Возраст Кэт Хемингуэй исчислялся двадцатью четырьмя годами, а рост — пятью футами пятью дюймами. Уроженка Бостона, она была крепкой и стройной, с серо-голубыми, сверкающими энергией глазами, высокими скулами, небольшим прямым носом и улыбчивым ртом с хорошими зубами, за которыми она тщательно следила. С длинными, небрежно взбитыми по последней моде волосами, свежим, здоровым цветом лица, она являла собой типичный образец блистательной американской девушки — студентки колледжа; лишь немногие мужчины не проявляли к ней интереса, а некоторые женщины даже завидовали.

Кэт была неглупой девушкой, много читала и любила побыть наедине с собой, точно так же любила она и приятную компанию.

Ей не хватало только двух вещей — уверенности в себе и поклонника. Сарказм и презрение старшей сестры Дары, которой, кажется, в детстве доставалась вся любовь родителей, недостаток их внимания к Кэт — все это поселило в ней нерешительность. Она сомневалась в собственной привлекательности, поэтому упорно трудилась, чтобы оставаться в форме: питалась разумно, не потакая своим прихотям, — у Кэт был хороший аппетит, и она знала толк в еде и вине, — и бегала по выходным трусцой. Сейчас, впервые за долгое время, ее жизнь складывалась удачно. У нее была работа, которая ей нравилась, в городе, куда она приехала, никого не зная, и который уже успела полюбить, жила в квартире, обустроенной собственными руками, и гордилась этим.

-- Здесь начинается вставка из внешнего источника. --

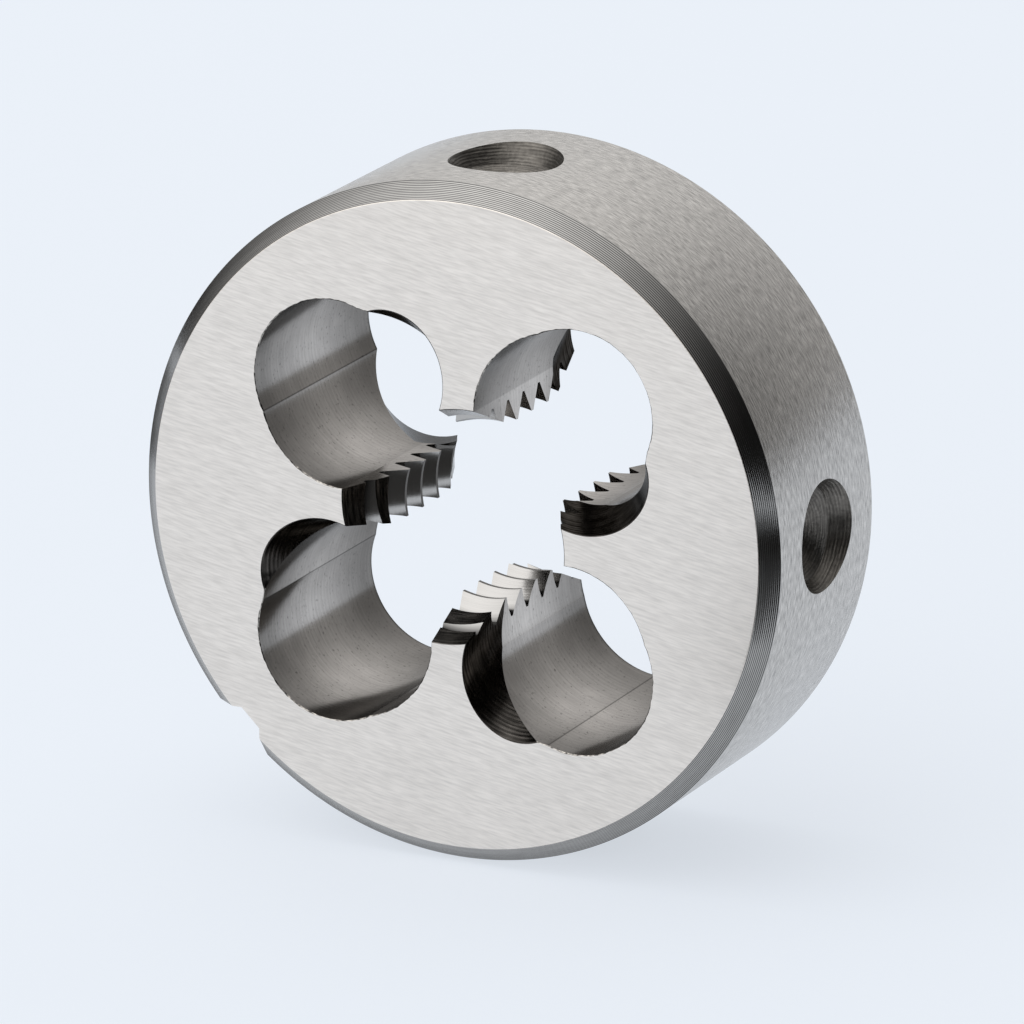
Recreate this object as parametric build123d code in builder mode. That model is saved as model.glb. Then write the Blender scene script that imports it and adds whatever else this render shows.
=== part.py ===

Даже три месяца спустя работа репортера в местной газете «Суссекс ивнинг ньюс» все еще казалась ей новой и волнующей, и она с нетерпением ждала каждого дня — отсюда вполне возможно шагнуть на Флит-стрит. Эта газета не то что еженедельный листок, в котором она работала раньше в Бирмингеме.

Ее уверенность в себе росла, а раны от последней любовной связи заживали. Получить работу в новостном издании — настоящий прорыв в карьере, хотя ее старшая сестра, запертая в своей вашингтонской двухэтажной квартире, никогда не сможет этого понять. Дара издевалась над ней по разным причинам — младшая сестра не была замужем, не имела детей и до сих пор ничего не достигла. Дара, экономист в Вашингтоне, вышла замуж за богатого адвоката, питающего надежды стать сенатором, и имела троих детей, которые были само совершенство. Очень мягко — как это умела только она, — но постоянно Дара напоминала Кэт, что та неудачница, и временами Кэт опасалась, что сестра окажется права.